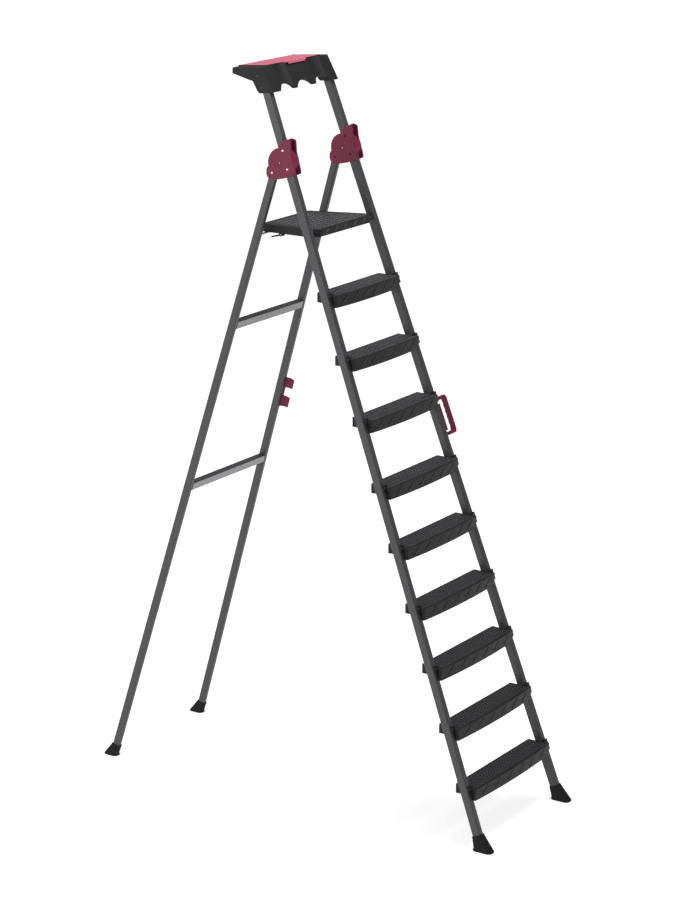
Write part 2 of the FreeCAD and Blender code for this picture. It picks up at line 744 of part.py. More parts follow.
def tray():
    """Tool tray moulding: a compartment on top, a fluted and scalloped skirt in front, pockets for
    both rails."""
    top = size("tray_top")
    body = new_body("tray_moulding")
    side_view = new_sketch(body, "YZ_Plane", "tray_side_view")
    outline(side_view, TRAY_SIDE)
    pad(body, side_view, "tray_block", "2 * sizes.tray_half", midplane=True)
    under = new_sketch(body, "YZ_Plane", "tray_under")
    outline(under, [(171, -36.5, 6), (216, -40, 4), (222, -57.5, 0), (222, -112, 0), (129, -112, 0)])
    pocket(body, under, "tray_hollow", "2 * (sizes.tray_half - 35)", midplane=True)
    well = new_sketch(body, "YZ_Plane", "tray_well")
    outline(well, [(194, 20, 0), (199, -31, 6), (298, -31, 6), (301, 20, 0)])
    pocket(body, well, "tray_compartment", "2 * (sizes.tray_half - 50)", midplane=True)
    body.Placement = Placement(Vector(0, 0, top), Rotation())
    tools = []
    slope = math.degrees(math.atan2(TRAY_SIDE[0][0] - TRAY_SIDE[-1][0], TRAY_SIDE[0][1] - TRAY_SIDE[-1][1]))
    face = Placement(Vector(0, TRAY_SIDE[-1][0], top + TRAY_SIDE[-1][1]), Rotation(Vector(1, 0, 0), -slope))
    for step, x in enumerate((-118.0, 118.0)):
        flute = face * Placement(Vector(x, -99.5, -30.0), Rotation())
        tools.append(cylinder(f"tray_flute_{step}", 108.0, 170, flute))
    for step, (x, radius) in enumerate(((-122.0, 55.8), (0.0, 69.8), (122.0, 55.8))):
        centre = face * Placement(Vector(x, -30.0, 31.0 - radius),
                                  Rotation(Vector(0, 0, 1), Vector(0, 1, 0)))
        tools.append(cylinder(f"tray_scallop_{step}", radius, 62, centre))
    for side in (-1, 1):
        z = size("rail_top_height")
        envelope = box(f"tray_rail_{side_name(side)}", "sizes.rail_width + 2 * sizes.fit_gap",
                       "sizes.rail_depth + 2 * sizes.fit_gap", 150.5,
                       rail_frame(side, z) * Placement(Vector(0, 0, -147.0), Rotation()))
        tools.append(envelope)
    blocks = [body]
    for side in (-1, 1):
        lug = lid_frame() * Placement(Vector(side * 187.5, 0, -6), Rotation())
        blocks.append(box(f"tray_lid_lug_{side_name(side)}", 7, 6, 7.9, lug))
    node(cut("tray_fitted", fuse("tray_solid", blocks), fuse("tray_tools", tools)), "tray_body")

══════

§ Work required: Set every line of the listing down word for word.

§ Task response:
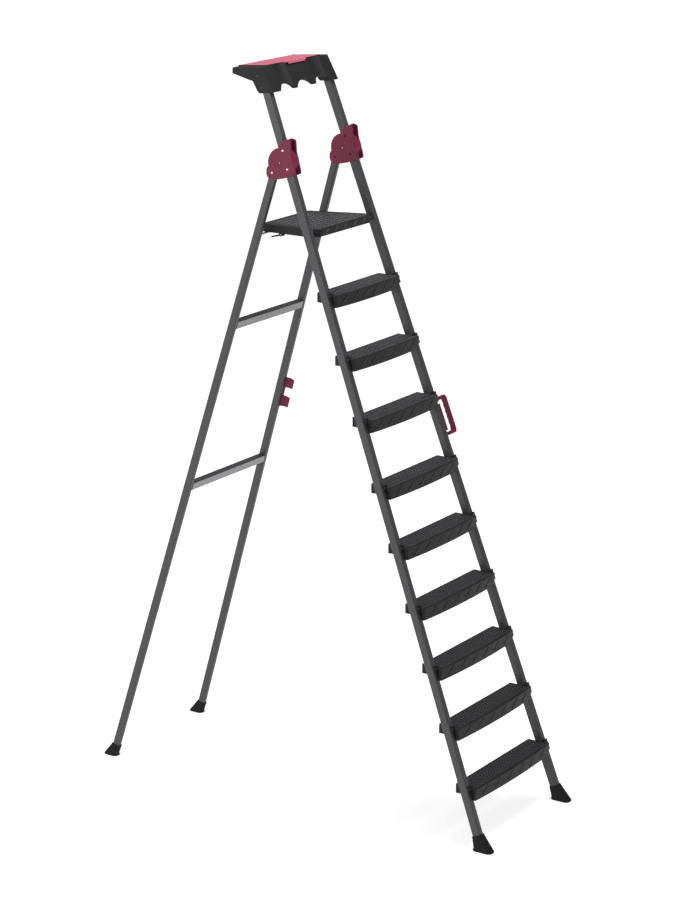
Write part 2 of the FreeCAD and Blender code for this picture. It picks up at line 744 of part.py. More parts follow.
def tray():
    """Tool tray moulding: a compartment on top, a fluted and scalloped skirt in front, pockets for
    both rails."""
    top = size("tray_top")
    body = new_body("tray_moulding")
    side_view = new_sketch(body, "YZ_Plane", "tray_side_view")
    outline(side_view, TRAY_SIDE)
    pad(body, side_view, "tray_block", "2 * sizes.tray_half", midplane=True)
    under = new_sketch(body, "YZ_Plane", "tray_under")
    outline(under, [(171, -36.5, 6), (216, -40, 4), (222, -57.5, 0), (222, -112, 0), (129, -112, 0)])
    pocket(body, under, "tray_hollow", "2 * (sizes.tray_half - 35)", midplane=True)
    well = new_sketch(body, "YZ_Plane", "tray_well")
    outline(well, [(194, 20, 0), (199, -31, 6), (298, -31, 6), (301, 20, 0)])
    pocket(body, well, "tray_compartment", "2 * (sizes.tray_half - 50)", midplane=True)
    body.Placement = Placement(Vector(0, 0, top), Rotation())
    tools = []
    slope = math.degrees(math.atan2(TRAY_SIDE[0][0] - TRAY_SIDE[-1][0], TRAY_SIDE[0][1] - TRAY_SIDE[-1][1]))
    face = Placement(Vector(0, TRAY_SIDE[-1][0], top + TRAY_SIDE[-1][1]), Rotation(Vector(1, 0, 0), -slope))
    for step, x in enumerate((-118.0, 118.0)):
        flute = face * Placement(Vector(x, -99.5, -30.0), Rotation())
        tools.append(cylinder(f"tray_flute_{step}", 108.0, 170, flute))
    for step, (x, radius) in enumerate(((-122.0, 55.8), (0.0, 69.8), (122.0, 55.8))):
        centre = face * Placement(Vector(x, -30.0, 31.0 - radius),
                                  Rotation(Vector(0, 0, 1), Vector(0, 1, 0)))
        tools.append(cylinder(f"tray_scallop_{step}", radius, 62, centre))
    for side in (-1, 1):
        z = size("rail_top_height")
        envelope = box(f"tray_rail_{side_name(side)}", "sizes.rail_width + 2 * sizes.fit_gap",
                       "sizes.rail_depth + 2 * sizes.fit_gap", 150.5,
                       rail_frame(side, z) * Placement(Vector(0, 0, -147.0), Rotation()))
        tools.append(envelope)
    blocks = [body]
    for side in (-1, 1):
        lug = lid_frame() * Placement(Vector(side * 187.5, 0, -6), Rotation())
        blocks.append(box(f"tray_lid_lug_{side_name(side)}", 7, 6, 7.9, lug))
    node(cut("tray_fitted", fuse("tray_solid", blocks), fuse("tray_tools", tools)), "tray_body")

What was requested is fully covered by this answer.